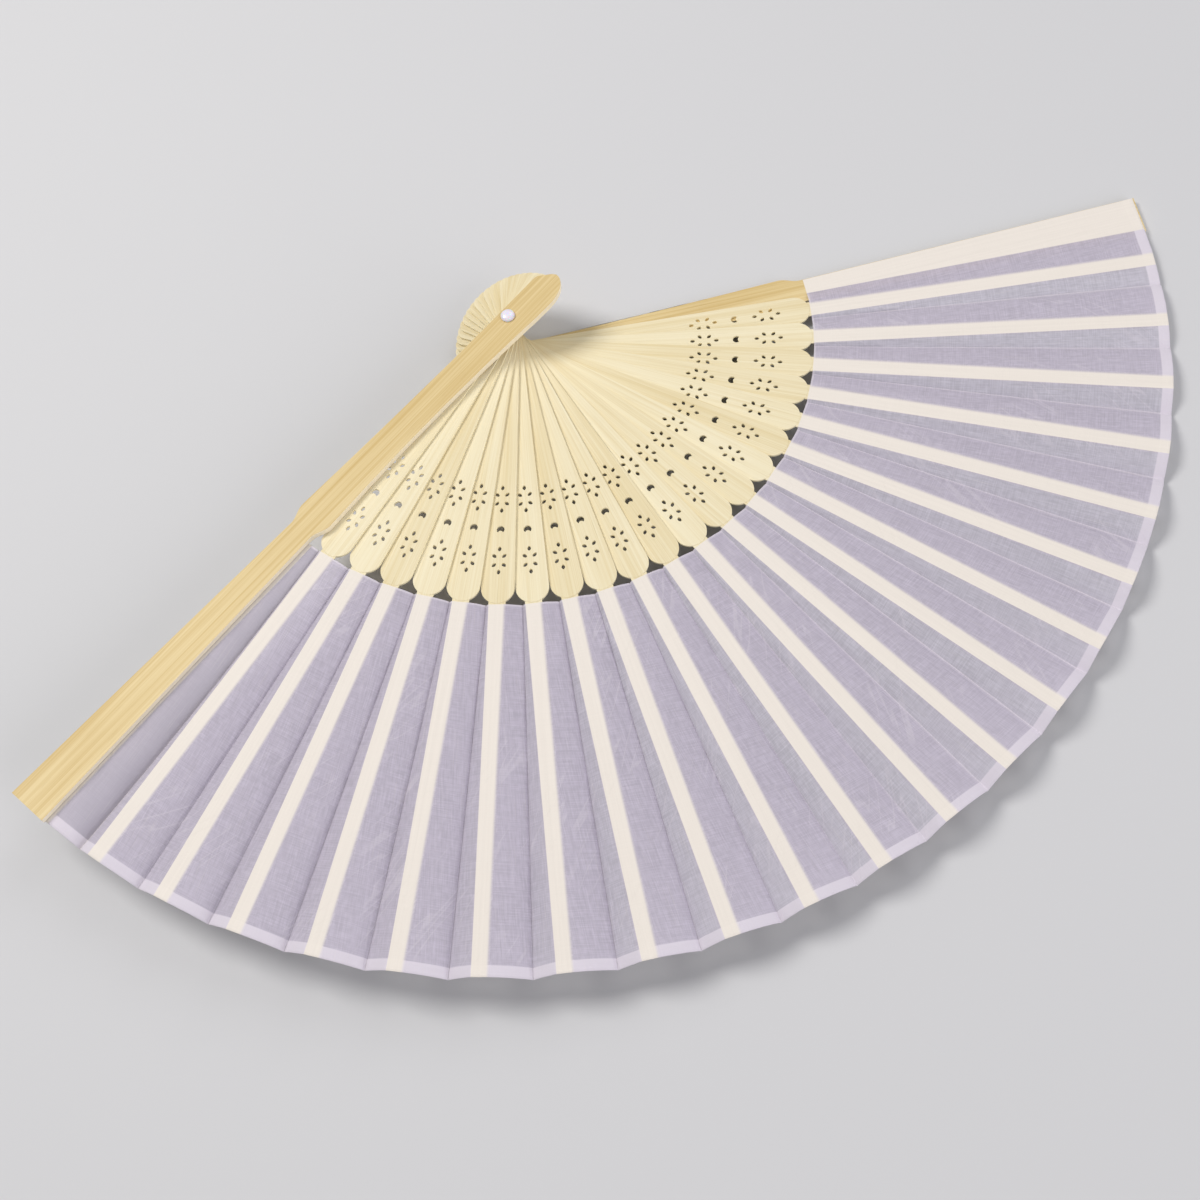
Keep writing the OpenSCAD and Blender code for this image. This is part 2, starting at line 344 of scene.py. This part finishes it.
def wood_finish(name, light, dark, lit_side, streak):
    """Straight-grained pale wood. The grain attribute runs along, across and through it.

    Each speckle's scale is in waves to the metre in those three directions.
    """
    finish = Finish(name)
    grain = finish.attribute("grain").outputs["Vector"]
    tone = Level(finish, finish.attribute("tone").outputs["Fac"])
    side = Level(finish, finish.attribute("side").outputs["Fac"])
    fibre = finish.speckle(grain, (30, 3800, 2000), 3.0)
    band = finish.speckle(grain, (5, 900, 600), 2.0, (3, 0, 0))
    cloud = finish.speckle(grain, (25, 90, 60), 1.0, (7, 0, 0))
    vessel = finish.speckle(grain, (90, 5200, 3000), 1.0, (11, 0, 0)).step(0.68, 0.78)
    share = (fibre - 0.5) * 0.9 + (band - 0.5) * streak + (cloud - 0.5) * 0.5 + 0.4 + tone
    body = finish.mixed(share.step(0.0, 1.0), light, dark)
    # Painted light: corners that face sideways take the paler, yellower side colour, standing in for bounce
    # light on the walls and light through the thin wood
    body = finish.mixed(side, body, lit_side)
    finish.shade(
        Base_Color=finish.mixed(vessel * 0.35, body, scaled(dark, 0.72)),
        Roughness=0.46 + fibre * 0.16 + vessel * 0.1,
        Normal=finish.bump(fibre - vessel * 0.6, 0.03 * MM, 0.6),
        Specular_IOR_Level=0.35,
    )
    return finish.material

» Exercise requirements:
Set down the listing above in full, please, exactly as it appears.

» Solution for this exercise:
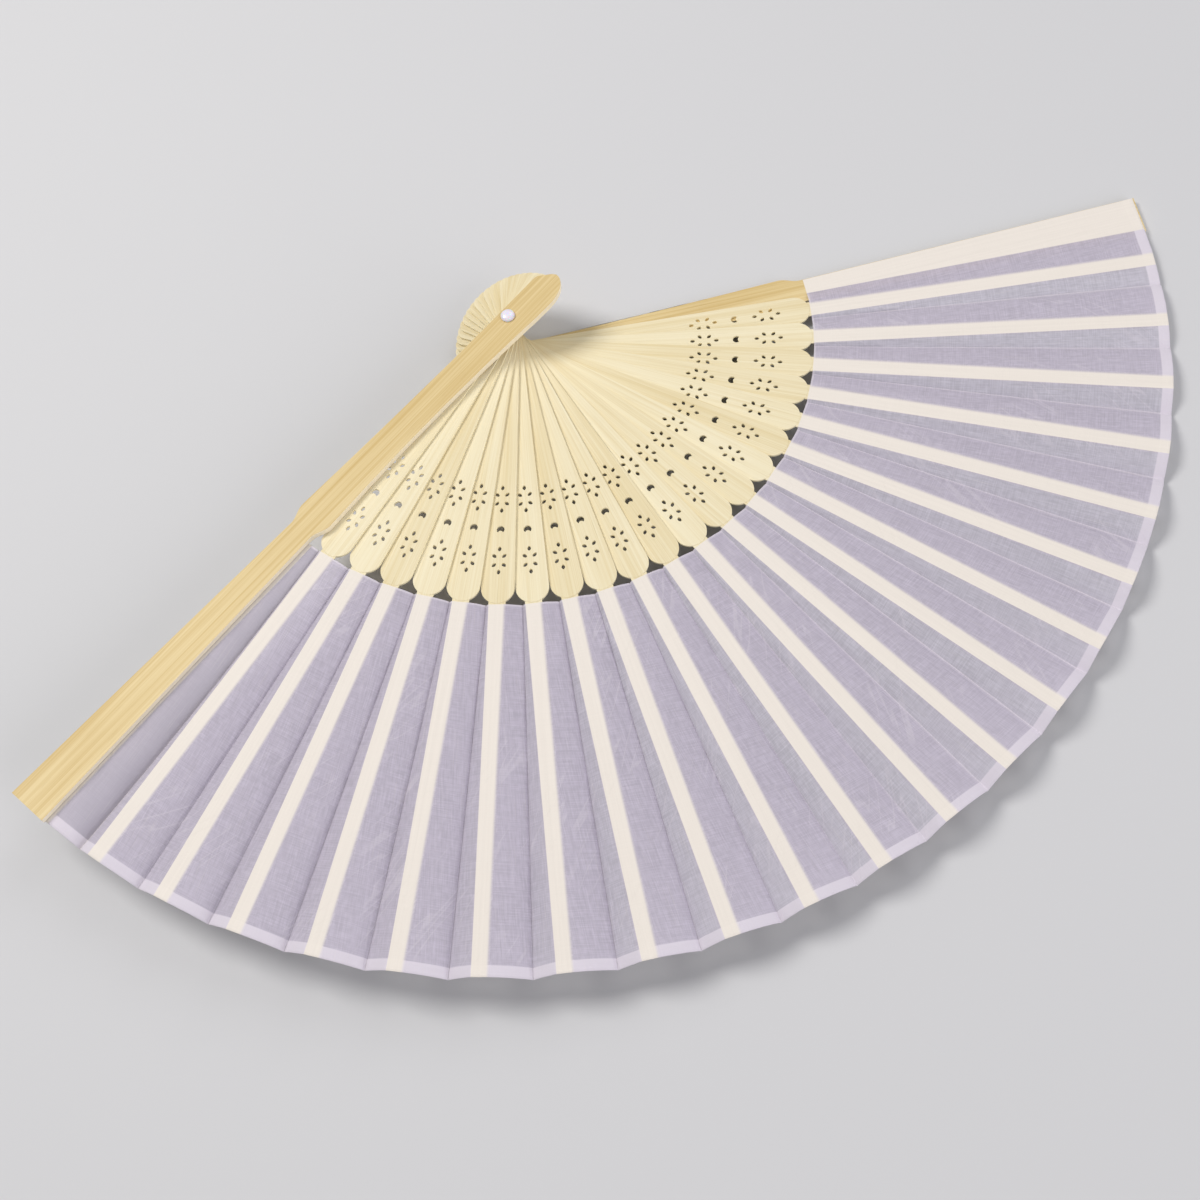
Keep writing the OpenSCAD and Blender code for this image. This is part 2, starting at line 344 of scene.py. This part finishes it.
def wood_finish(name, light, dark, lit_side, streak):
    """Straight-grained pale wood. The grain attribute runs along, across and through it.

    Each speckle's scale is in waves to the metre in those three directions.
    """
    finish = Finish(name)
    grain = finish.attribute("grain").outputs["Vector"]
    tone = Level(finish, finish.attribute("tone").outputs["Fac"])
    side = Level(finish, finish.attribute("side").outputs["Fac"])
    fibre = finish.speckle(grain, (30, 3800, 2000), 3.0)
    band = finish.speckle(grain, (5, 900, 600), 2.0, (3, 0, 0))
    cloud = finish.speckle(grain, (25, 90, 60), 1.0, (7, 0, 0))
    vessel = finish.speckle(grain, (90, 5200, 3000), 1.0, (11, 0, 0)).step(0.68, 0.78)
    share = (fibre - 0.5) * 0.9 + (band - 0.5) * streak + (cloud - 0.5) * 0.5 + 0.4 + tone
    body = finish.mixed(share.step(0.0, 1.0), light, dark)
    # Painted light: corners that face sideways take the paler, yellower side colour, standing in for bounce
    # light on the walls and light through the thin wood
    body = finish.mixed(side, body, lit_side)
    finish.shade(
        Base_Color=finish.mixed(vessel * 0.35, body, scaled(dark, 0.72)),
        Roughness=0.46 + fibre * 0.16 + vessel * 0.1,
        Normal=finish.bump(fibre - vessel * 0.6, 0.03 * MM, 0.6),
        Specular_IOR_Level=0.35,
    )
    return finish.material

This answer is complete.